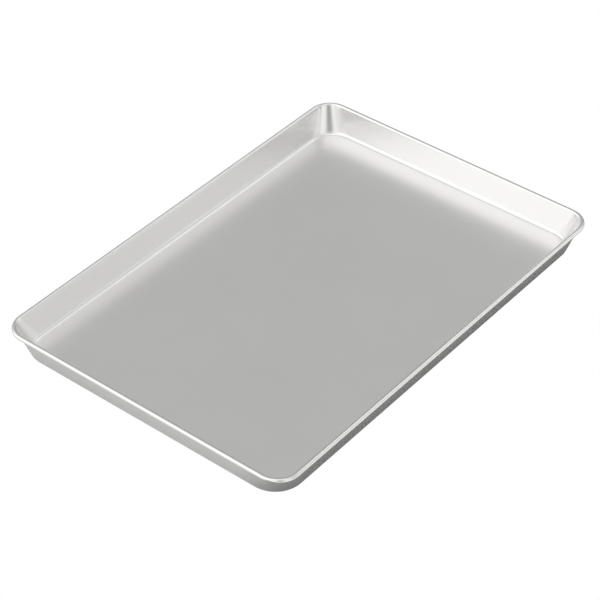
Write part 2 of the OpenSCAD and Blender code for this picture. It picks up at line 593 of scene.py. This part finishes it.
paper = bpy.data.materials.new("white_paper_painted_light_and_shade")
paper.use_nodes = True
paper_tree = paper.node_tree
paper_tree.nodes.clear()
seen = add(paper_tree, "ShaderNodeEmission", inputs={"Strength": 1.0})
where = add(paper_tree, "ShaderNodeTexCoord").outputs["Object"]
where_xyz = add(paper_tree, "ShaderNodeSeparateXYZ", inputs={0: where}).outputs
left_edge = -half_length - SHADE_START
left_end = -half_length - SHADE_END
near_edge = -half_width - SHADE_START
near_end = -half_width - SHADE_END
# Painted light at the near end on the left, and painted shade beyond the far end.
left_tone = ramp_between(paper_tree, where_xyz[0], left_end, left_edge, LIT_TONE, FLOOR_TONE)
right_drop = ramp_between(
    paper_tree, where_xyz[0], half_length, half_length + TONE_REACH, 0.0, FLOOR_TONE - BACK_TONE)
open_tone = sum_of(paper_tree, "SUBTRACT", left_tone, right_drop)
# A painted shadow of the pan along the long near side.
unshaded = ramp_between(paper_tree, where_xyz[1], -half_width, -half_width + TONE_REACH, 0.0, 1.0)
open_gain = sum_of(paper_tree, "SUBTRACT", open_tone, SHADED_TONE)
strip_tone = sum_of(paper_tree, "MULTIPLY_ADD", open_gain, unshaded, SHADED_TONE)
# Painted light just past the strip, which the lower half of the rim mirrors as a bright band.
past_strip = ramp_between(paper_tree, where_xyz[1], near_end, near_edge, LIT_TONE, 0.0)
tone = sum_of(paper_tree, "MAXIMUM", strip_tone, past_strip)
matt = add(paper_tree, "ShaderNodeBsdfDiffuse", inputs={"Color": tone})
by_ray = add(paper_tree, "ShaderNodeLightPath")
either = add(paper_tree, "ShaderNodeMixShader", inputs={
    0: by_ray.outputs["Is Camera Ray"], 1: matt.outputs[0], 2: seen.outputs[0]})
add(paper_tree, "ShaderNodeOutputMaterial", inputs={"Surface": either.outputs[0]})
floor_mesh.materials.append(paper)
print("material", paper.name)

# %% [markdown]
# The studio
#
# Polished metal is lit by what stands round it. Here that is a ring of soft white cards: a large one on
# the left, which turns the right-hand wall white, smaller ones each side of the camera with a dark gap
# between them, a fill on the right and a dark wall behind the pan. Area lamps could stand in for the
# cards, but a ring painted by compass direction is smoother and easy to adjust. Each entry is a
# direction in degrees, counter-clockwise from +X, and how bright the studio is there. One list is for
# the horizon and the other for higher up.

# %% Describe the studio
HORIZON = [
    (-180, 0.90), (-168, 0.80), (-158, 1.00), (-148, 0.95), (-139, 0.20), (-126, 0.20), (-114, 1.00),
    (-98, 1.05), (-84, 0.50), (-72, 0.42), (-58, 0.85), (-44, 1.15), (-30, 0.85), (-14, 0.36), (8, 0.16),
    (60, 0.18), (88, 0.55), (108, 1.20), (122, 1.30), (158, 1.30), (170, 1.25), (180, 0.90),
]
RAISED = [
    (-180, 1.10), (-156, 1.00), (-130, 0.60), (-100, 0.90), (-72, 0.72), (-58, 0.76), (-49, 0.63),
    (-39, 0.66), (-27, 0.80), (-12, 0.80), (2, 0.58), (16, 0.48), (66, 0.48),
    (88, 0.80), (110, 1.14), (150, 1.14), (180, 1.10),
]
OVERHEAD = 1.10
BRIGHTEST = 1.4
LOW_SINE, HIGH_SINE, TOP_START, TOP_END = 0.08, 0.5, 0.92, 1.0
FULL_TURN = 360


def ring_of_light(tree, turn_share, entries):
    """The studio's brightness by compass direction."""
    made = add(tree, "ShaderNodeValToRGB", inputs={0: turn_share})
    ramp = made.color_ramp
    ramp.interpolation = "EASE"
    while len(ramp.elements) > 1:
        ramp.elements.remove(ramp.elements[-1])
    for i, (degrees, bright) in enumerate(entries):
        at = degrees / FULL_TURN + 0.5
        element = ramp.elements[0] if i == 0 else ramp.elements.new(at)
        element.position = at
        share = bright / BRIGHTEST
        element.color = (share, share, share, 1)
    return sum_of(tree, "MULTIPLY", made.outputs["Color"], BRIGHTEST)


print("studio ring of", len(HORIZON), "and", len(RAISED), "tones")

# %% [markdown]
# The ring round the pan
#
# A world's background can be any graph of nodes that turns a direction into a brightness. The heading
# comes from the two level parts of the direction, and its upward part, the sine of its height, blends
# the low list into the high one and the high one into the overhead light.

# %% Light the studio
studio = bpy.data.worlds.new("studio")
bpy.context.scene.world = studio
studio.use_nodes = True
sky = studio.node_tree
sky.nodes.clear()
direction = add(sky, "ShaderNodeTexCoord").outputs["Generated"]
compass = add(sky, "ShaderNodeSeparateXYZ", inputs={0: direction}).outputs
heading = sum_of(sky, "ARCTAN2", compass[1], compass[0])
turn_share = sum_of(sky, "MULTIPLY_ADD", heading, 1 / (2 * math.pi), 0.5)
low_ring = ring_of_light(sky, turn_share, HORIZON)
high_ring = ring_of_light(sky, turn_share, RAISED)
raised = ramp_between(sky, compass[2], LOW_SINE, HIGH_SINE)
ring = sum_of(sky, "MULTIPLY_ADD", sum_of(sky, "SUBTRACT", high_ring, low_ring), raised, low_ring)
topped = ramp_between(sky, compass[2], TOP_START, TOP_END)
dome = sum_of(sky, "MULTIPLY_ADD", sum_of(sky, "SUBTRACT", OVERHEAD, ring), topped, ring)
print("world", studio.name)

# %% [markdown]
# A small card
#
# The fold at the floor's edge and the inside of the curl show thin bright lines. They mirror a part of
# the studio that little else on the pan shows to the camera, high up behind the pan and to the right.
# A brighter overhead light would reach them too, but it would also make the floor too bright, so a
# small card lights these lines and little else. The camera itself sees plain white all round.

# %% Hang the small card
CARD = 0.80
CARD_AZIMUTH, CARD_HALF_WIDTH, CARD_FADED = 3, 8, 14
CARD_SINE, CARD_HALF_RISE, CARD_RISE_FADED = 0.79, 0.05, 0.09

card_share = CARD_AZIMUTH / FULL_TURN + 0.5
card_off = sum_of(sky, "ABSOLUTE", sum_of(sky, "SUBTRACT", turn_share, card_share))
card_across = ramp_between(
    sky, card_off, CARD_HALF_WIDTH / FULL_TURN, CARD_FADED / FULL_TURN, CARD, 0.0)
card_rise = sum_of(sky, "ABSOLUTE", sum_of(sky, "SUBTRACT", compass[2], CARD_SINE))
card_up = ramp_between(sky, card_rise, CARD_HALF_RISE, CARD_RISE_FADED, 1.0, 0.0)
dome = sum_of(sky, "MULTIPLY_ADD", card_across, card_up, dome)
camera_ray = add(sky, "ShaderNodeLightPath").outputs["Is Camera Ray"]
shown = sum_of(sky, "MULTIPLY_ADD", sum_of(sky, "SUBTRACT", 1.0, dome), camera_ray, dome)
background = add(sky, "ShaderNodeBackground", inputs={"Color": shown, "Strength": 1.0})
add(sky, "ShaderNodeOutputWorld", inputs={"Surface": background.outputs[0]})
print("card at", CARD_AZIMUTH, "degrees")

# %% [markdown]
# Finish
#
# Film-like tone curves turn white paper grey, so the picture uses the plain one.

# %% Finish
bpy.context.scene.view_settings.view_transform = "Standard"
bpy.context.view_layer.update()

...

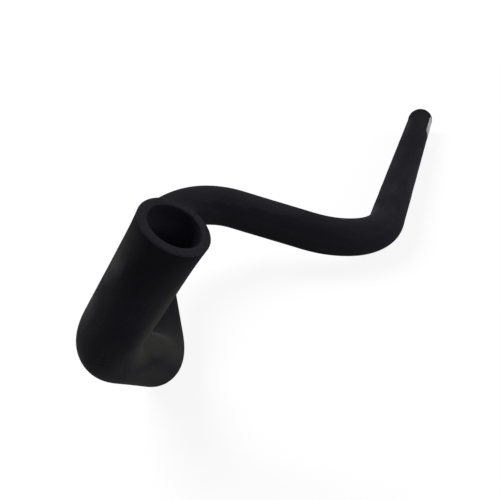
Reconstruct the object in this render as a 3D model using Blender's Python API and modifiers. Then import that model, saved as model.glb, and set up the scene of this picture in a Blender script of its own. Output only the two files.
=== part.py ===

---

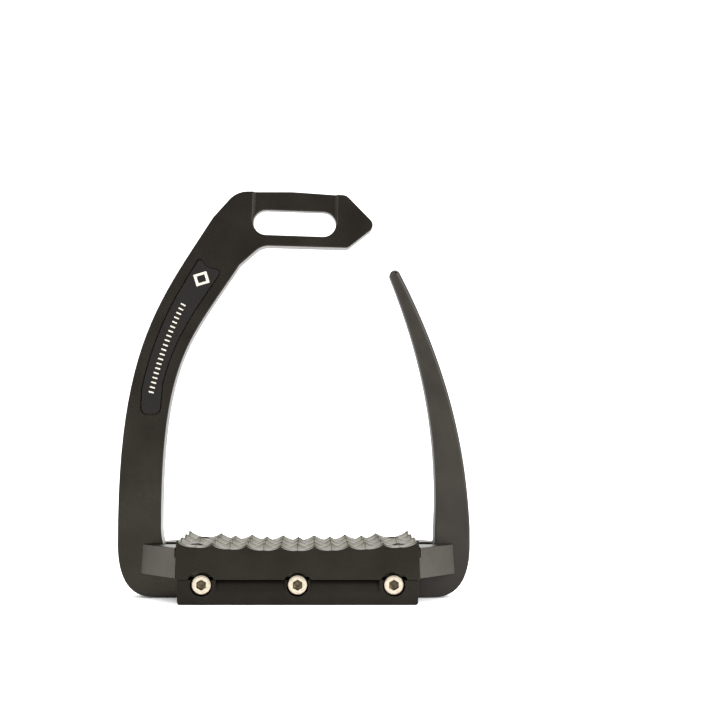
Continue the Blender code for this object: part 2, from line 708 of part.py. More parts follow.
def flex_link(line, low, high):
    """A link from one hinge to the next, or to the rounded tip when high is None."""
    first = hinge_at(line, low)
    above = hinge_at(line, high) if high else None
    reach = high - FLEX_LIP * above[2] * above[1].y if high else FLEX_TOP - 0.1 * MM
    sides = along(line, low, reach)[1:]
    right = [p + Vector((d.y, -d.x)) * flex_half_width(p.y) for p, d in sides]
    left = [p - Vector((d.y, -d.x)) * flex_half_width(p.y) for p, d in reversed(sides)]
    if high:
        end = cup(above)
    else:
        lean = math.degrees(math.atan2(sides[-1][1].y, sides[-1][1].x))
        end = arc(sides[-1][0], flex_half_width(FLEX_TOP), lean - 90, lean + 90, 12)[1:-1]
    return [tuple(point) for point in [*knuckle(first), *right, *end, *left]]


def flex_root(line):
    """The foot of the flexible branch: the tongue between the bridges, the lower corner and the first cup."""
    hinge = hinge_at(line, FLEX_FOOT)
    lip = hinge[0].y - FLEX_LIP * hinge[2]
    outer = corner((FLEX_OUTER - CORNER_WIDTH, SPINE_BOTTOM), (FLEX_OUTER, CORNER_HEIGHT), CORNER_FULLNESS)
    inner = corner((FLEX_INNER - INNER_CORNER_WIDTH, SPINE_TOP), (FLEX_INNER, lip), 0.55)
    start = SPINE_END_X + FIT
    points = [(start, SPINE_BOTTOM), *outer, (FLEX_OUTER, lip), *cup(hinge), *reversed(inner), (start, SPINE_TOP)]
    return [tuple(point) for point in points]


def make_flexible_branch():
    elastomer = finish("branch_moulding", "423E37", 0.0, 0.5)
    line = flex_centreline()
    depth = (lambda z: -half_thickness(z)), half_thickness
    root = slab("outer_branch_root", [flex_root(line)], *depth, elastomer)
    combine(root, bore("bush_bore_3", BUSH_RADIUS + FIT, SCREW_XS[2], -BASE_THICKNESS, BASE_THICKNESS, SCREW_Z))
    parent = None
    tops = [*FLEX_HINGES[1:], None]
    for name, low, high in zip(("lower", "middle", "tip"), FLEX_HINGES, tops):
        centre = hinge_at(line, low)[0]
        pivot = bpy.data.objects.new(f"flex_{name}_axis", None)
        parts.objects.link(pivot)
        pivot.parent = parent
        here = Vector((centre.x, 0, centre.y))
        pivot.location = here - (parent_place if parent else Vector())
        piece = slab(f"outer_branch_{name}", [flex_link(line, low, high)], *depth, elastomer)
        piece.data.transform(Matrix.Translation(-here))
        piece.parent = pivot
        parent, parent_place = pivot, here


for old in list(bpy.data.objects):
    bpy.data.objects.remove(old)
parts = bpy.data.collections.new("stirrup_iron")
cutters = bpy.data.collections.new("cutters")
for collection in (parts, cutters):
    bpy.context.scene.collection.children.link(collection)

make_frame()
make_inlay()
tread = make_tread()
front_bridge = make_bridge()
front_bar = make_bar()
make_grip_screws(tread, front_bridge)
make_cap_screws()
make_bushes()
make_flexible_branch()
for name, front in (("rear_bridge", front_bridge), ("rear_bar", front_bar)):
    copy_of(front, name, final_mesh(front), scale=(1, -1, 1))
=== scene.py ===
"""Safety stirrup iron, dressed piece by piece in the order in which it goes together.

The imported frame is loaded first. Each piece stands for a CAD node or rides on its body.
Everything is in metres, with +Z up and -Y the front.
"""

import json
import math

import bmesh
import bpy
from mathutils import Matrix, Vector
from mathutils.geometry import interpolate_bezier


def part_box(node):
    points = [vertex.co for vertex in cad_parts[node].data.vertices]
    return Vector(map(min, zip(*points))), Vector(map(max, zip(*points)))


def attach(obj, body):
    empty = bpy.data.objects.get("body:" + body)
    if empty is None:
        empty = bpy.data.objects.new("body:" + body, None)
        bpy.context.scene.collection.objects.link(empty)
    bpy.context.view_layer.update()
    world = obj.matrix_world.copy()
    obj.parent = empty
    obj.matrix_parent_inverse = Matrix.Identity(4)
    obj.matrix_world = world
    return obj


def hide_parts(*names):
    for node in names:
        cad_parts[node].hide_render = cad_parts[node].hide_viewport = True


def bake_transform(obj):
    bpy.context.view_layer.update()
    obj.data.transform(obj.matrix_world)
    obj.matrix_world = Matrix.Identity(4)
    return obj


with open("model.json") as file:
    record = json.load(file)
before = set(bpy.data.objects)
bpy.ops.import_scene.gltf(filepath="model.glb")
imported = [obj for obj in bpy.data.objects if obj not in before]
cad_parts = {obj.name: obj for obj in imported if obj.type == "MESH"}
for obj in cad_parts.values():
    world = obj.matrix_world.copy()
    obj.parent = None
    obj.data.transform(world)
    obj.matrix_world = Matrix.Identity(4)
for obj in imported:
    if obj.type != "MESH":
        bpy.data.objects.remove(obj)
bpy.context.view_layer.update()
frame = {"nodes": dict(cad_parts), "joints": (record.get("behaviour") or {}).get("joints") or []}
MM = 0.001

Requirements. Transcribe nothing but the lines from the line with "make_frame()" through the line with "from mathutils.geometry import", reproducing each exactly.

Response below.
make_frame()
make_inlay()
tread = make_tread()
front_bridge = make_bridge()
front_bar = make_bar()
make_grip_screws(tread, front_bridge)
make_cap_screws()
make_bushes()
make_flexible_branch()
for name, front in (("rear_bridge", front_bridge), ("rear_bar", front_bar)):
    copy_of(front, name, final_mesh(front), scale=(1, -1, 1))
=== scene.py ===
"""Safety stirrup iron, dressed piece by piece in the order in which it goes together.

The imported frame is loaded first. Each piece stands for a CAD node or rides on its body.
Everything is in metres, with +Z up and -Y the front.
"""

import json
import math

import bmesh
import bpy
from mathutils import Matrix, Vector
from mathutils.geometry import interpolate_bezier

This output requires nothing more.